The first-term governor of New Mexico would be the first Hispanic on a Democratic ticket, appealing to the nation's largest minority group and voters in the Southwest. Richardson served as Energy secretary in the Clinton White House, but his tenure was tainted by the botched prosecution of scientist Wen Ho Lee, who was charged with mishandling classified information and imprisoned for nine months. Lee pleaded guilty to one felony count of mishandling information and is now suing Richardson for defamation of character for allegedly leaking Lee's name to the media.
A former Treasury secretary under President Clinton, Rubin was viewed by many business leaders as the linchpin behind economic policies that fostered the nation's economic boom. He spent most of his life as a Wall Street trader at Goldman Sachs before joining the Clinton team. He's now a top executive at financial giant Citigroup.

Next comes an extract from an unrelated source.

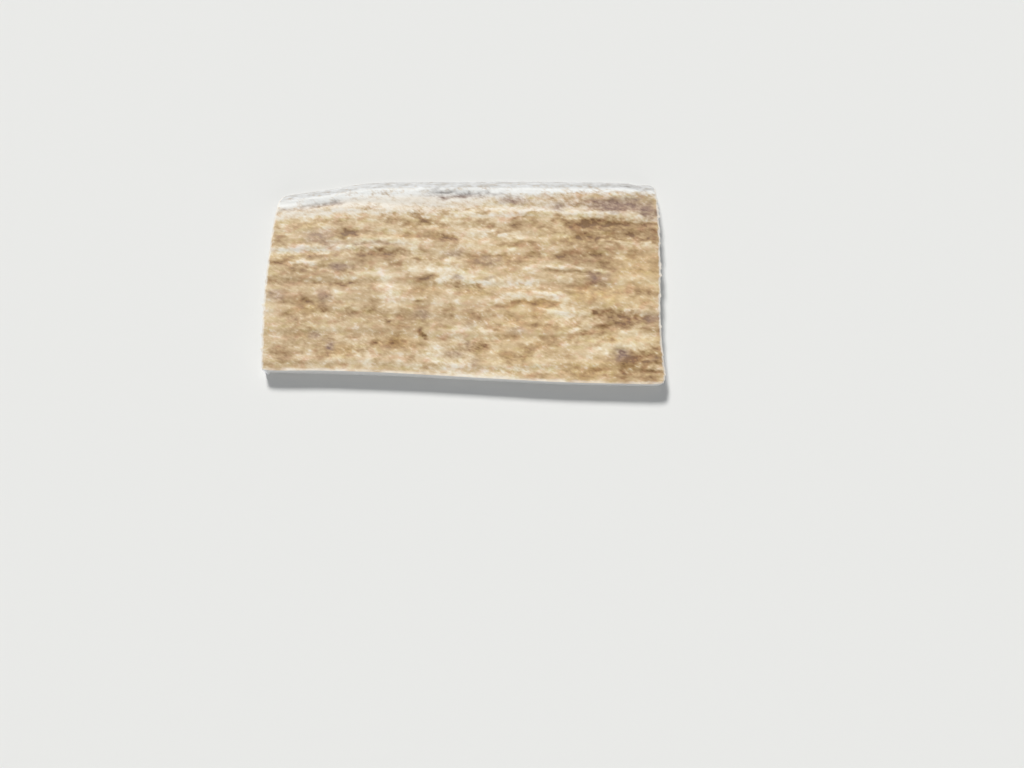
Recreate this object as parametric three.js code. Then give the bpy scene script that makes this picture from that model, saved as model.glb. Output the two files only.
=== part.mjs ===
// A slab sawn from a moose antler, the raw material of one knife-handle scale.
// It is one solid of bone. The top is the antler's own bark, with long low ridges and vein
// grooves along the grain. The front, the two ends and the flat underside are saw cuts. The back
// is the antler's natural edge: there the bark rolls over and slopes down to the underside.
//
// Millimetres. X runs along the grain, Y from the front cut to the natural back edge, Z up.
// The origin is at the centre of the underside, so the slab lies on z = 0.

import * as THREE from "three";

// Driving dimensions.
const FRONT_THICKNESS = 4.8; // at the front cut
const CROWN = 0.6; // how much the bark rises between the front cut and the crest of the back slope
const CROWN_CENTRE_Y = 2; // where the bark is highest
const CROWN_HALF_WIDTH = 35;
const BACK_SLOPE_WIDTH = 5.3; // from the crest of the natural edge to the slab's back edge
const BACK_SLOPE_POWER = 1.7; // above 1, the slope is rounded: level at the crest and steep at the edge
const BACK_EDGE_THICKNESS = 0.45; // of the blunt edge at the foot of the slope

// The slab's outline, as hand-sawn and grown, from corner to corner. The back edge is at the underside.
const FRONT_CUT = [
  [-60.45, -30.4],
  [-58.9, -30.8],
  [-42, -31],
  [-24, -31.6],
  [-6, -32.6],
  [12, -33.7],
  [30, -34.7],
  [48, -35.2],
  [58.9, -35.3],
  [60.6, -34.9],
];
const BACK_EDGE = [
  [-58.1, 29.8],
  [-56, 30.4],
  [-43, 32.4],
  [-34, 34.2],
  [-26, 34.9],
  [-7, 35.1],
  [12, 35.2],
  [31, 35.1],
  [49, 34.8],
  [52, 34.65],
  [54, 34.15],
  [55.6, 33.8],
  [57.4, 33.85],
  [59.1, 33.8],
  [60.2, 33.2],
];
const LEFT_CUT = [
  [-60.45, -30.4],
  [-60.6, -28.6],
  [-61, -19],
  [-61.2, -8],
  [-61, 1],
  [-60.5, 10],
  [-59.95, 18],
  [-59.1, 24.4],
  [-58.1, 29.8],
];
const RIGHT_CUT = [
  [60.6, -34.9],
  [61.1, -33.3],
  [61, -30],
  [60.55, -22],
  [60.5, -11],
  [61, 0],
  [61.2, 10],
  [61.25, 18],
  [61.05, 24],
  [60.75, 28.4],
  [60.75, 31.4],
  [60.2, 33.2],
];

// How far each cut leans in under the bark, at the underside. The two ends of the front cut differ.
const FRONT_UNDERCUT_LEFT = 0.3;
const FRONT_UNDERCUT_RIGHT = 1;
const END_UNDERCUT = 0.3;

// Ridges of the bark, and with a negative height the vein grooves between them:
// [start x, start y, end x, end y, width, height].
const RIDGES = [
  [-8, 23, 34, 21.4, 1.3, 0.2], // the long ridge behind the middle
  [28, 21.6, 62, 19.7, 1.4, 0.2],
  [33, 18.6, 62, 17.4, 1.4, -0.3],
  [39, 12, 62, 10.4, 1, 0.12],
  [-62, 9.6, -26, 9.9, 1.1, 0.12], // the long ridge at the left
  [-62, 7.2, -34, 7.6, 1, -0.1],
  [-41, 13, -14, 12.3, 1, 0.12],
  [-46, 10.9, -15, 10.6, 0.8, -0.1],
  [-34, 7.8, -17, 7.4, 1.5, -0.25],
  [-55, 4.6, -43, 4.2, 0.8, 0.2],
  [-52, 2.4, -36, 3, 0.8, -0.25],
  [-60, -1.3, -33, -3, 0.8, -0.15],
  [7, 14.2, 20, 12.5, 0.9, 0.2],
  [18, 3.1, 38, 2.2, 0.8, 0.2],
  [22, 1.5, 42, 0.6, 0.8, -0.2],
  [-4, -0.6, 14, -2.6, 0.9, 0.15],
  [12, -6, 34, -6.8, 1, 0.15],
  [11, -8.6, 31, -8.4, 0.9, -0.2],
  [38, -11.4, 62, -14.8, 1.4, -0.3],
  [35, -18.9, 49, -16.2, 1, -0.3],
  [43, -19.6, 62, -21, 1.5, 0.15],
  [44, -25.4, 60, -26.8, 1.8, -0.35],
  [52, -30.1, 62, -30.4, 0.7, 0.2],
  [49, -31.6, 62, -31.6, 0.8, -0.15],
  [-60, 21.9, -38, 25.6, 0.9, -0.3],
  [-14, 28.2, 7, 28.7, 0.9, -0.3],
  [40, 26, 54, 25.4, 1.3, -0.3],
  [-30, -22, -15, -22.6, 2, -0.2],
];
const RIDGE_FADE = 0.25; // the share of a ridge's length over which it dies out at each end

// Low waves of the bark along the grain: [wavelength across the grain, height, phase].
const WAVES = [
  [9.5, 0.09, 0.4],
  [5.6, 0.07, 2.1],
  [3.4, 0.05, 4],
];

// The mesh: more rows than columns, because the relief runs along the grain.
const COLUMNS = 44;
const BARK_ROWS = 58;
const SLOPE_ROWS = 8;
const COLUMN_CROWDING = 0.4; // 0 spaces the columns evenly, and more crowds them towards the two ends

const ROWS = BARK_ROWS + SLOPE_ROWS;
const MEAN_WIDTH = 66; // from the front cut to the back edge

const curve = (points) =>
  new THREE.CatmullRomCurve3(points.map(([x, y]) => new THREE.Vector3(x, y)));
const front = curve(FRONT_CUT);
const back = curve(BACK_EDGE);
const left = curve(LEFT_CUT);
const right = curve(RIGHT_CUT);

// The plan position at u from left to right and v from front to back, each 0 to 1: a Coons patch,
// which blends the four edges across and takes away what the corners count twice.
function planPoint(u, v) {
  const acrossY = front.getPointAt(u).lerp(back.getPointAt(u), v);
  const acrossX = left.getPointAt(v).lerp(right.getPointAt(v), u);
  const frontCorners = front.getPoint(0).lerp(front.getPoint(1), u);
  const backCorners = back.getPoint(0).lerp(back.getPoint(1), u);
  return acrossY.add(acrossX).sub(frontCorners.lerp(backCorners, v));
}

function ridgeHeight(x, y) {
  let height = 0;
  for (const [x0, y0, x1, y1, width, rise] of RIDGES) {
    const length = Math.hypot(x1 - x0, y1 - y0);
    const [alongX, alongY] = [(x1 - x0) / length, (y1 - y0) / length];
    const share = ((x - x0) * alongX + (y - y0) * alongY) / length;
    const aside = (y - y0) * alongX - (x - x0) * alongY;
    const fade =
      THREE.MathUtils.smoothstep(share, 0, RIDGE_FADE) *
      (1 - THREE.MathUtils.smoothstep(share, 1 - RIDGE_FADE, 1));
    height += rise * fade * Math.exp(-((aside / width) ** 2));
  }
  return height;
}

function waveHeight(x, y) {
  const wander = 0.9 * Math.sin(x / 22 + 0.8) + 0.4 * Math.sin(x / 8.3 + 2);
  return WAVES.reduce(
    (sum, [length, rise, phase]) =>
      sum + rise * Math.sin((2 * Math.PI * (y + wander)) / length + phase),
    0,
  );
}

// The bark's height over the underside, before the back slope takes it down.
function barkHeight(x, y) {
  const crown = CROWN * (1 - ((y - CROWN_CENTRE_Y) / CROWN_HALF_WIDTH) ** 2);
  return FRONT_THICKNESS + crown + ridgeHeight(x, y) + waveHeight(x, y);
}

// The share of the bark's height that is left at a distance from the back edge.
function slopeShare(distance) {
  const inward = Math.min(distance / BACK_SLOPE_WIDTH, 1);
  return 1 - (1 - inward) ** BACK_SLOPE_POWER;
}

function barkPoint(u, v) {
  const plan = planPoint(u, v);
  const toBack = plan.distanceTo(planPoint(u, 1));
  const full = barkHeight(plan.x, plan.y);
  const z =
    BACK_EDGE_THICKNESS + (full - BACK_EDGE_THICKNESS) * slopeShare(toBack);
  return new THREE.Vector3(plan.x, plan.y, z);
}

function columnShare(column) {
  const t = column / COLUMNS;
  return t - (COLUMN_CROWDING * Math.sin(2 * Math.PI * t)) / (2 * Math.PI);
}

function rowShare(row) {
  const crest = 1 - BACK_SLOPE_WIDTH / MEAN_WIDTH;
  if (row <= BARK_ROWS) return (crest * row) / BARK_ROWS;
  return crest + ((1 - crest) * (row - BARK_ROWS)) / SLOPE_ROWS;
}

// The point of the underside below a point of the rim, moved in by the lean of the cut that it belongs to.
function footPoint(column, row, rim) {
  const u = columnShare(column);
  const foot = new THREE.Vector3(rim.x, rim.y, 0);
  if (row === 0)
    foot.y += THREE.MathUtils.lerp(
      FRONT_UNDERCUT_LEFT,
      FRONT_UNDERCUT_RIGHT,
      u,
    );
  const lean = END_UNDERCUT * (rim.z / FRONT_THICKNESS);
  if (column === 0) foot.x += lean;
  if (column === COLUMNS) foot.x -= lean;
  return foot;
}

// The rim's grid positions [column, row], once round the slab, anticlockwise seen from above.
function rimLoop() {
  const loop = [];
  for (let column = 0; column < COLUMNS; column++) loop.push([column, 0]);
  for (let row = 0; row < ROWS; row++) loop.push([COLUMNS, row]);
  for (let column = COLUMNS; column > 0; column--) loop.push([column, ROWS]);
  for (let row = ROWS; row > 0; row--) loop.push([0, row]);
  return loop;
}

function slabGeometry() {
  const points = [];
  const triangles = [];
  const quad = (a, b, c, d) => triangles.push(a, b, c, a, c, d);

  // The bark.
  const barkIndex = (column, row) => row * (COLUMNS + 1) + column;
  for (let row = 0; row <= ROWS; row++)
    for (let column = 0; column <= COLUMNS; column++)
      points.push(barkPoint(columnShare(column), rowShare(row)));
  for (let row = 0; row < ROWS; row++)
    for (let column = 0; column < COLUMNS; column++)
      quad(
        barkIndex(column, row),
        barkIndex(column + 1, row),
        barkIndex(column + 1, row + 1),
        barkIndex(column, row + 1),
      );

  // The walls, from the rim of the bark down to the underside.
  const loop = rimLoop();
  const rim = loop.map(([column, row]) => barkIndex(column, row));
  const foot = loop.map(
    ([column, row], i) =>
      points.push(footPoint(column, row, points[rim[i]])) - 1,
  );
  for (let i = 0; i < loop.length; i++) {
    const next = (i + 1) % loop.length;
    quad(rim[i], foot[i], foot[next], rim[next]);
  }

  // The underside, a fan about its middle.
  const middle = points.push(new THREE.Vector3(0, 0, 0)) - 1;
  for (let i = 0; i < loop.length; i++)
    triangles.push(foot[(i + 1) % loop.length], foot[i], middle);

  const geometry = new THREE.BufferGeometry().setFromPoints(points);
  geometry.setIndex(triangles);
  geometry.computeVertexNormals();
  return geometry;
}

const bone = new THREE.MeshStandardMaterial({
  color: "#c9b28f",
  roughness: 0.75,
  metalness: 0,
});

const antlerSlab = new THREE.Mesh(slabGeometry(), bone);
antlerSlab.name = "antler_slab";

const part = new THREE.Group();
part.add(antlerSlab);

export default part;
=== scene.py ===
"""A slab sawn from a moose antler: brown bark on top, a worn white natural edge at the back, and
saw cuts at the front, at both ends and underneath.

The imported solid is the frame. A finer mesh of the same shape stands for it, with the bark's
grain, its chipped rims and its stains. The tables below are in millimetres, in the frame that the
solid has: X along the grain, Y from the front cut to the natural back edge, Z up.
"""

import math

import bpy
import mathutils
import numpy as np
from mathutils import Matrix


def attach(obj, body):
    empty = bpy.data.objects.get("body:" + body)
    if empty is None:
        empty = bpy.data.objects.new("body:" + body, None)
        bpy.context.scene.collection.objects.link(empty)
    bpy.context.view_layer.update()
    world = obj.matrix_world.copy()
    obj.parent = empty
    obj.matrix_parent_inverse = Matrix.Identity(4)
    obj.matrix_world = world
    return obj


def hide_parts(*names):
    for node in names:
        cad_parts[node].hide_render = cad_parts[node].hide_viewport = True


MM = 0.001

# -------------------- the slab's shape, as the solid has it

FRONT_THICKNESS = 4.8
CROWN = 0.6
CROWN_CENTRE_Y = 2
CROWN_HALF_WIDTH = 35
BACK_SLOPE_WIDTH = 5.3
BACK_SLOPE_POWER = 1.7
BACK_EDGE_THICKNESS = 0.45
FRONT_UNDERCUT_LEFT = 0.3
FRONT_UNDERCUT_RIGHT = 1
END_UNDERCUT = 0.3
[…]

The second-term Iowa governor has attained prominence as chairman of the Democratic Governors Association and was credited with helping Al Gore narrowly win the state in 2000. He did not formally back any of the Democratic candidates during the Iowa caucuses, but his wife Christie endorsed Kerry. Vilsack has dismissed questions about his interest in the vice presidency, but last month he delivered a scathing speech denouncing President Bush's economic policies.
The first-term Virginia governor may be a Southern transplant (he grew up in Connecticut) but his dogged determination traveling throughout the rural and mountainous areas of Virginia helped him win back former Democratic strongholds that had turned Republican. But Virginia is a Republican-leaning state and Warner's personal appeal may not translate into votes for Kerry in the South.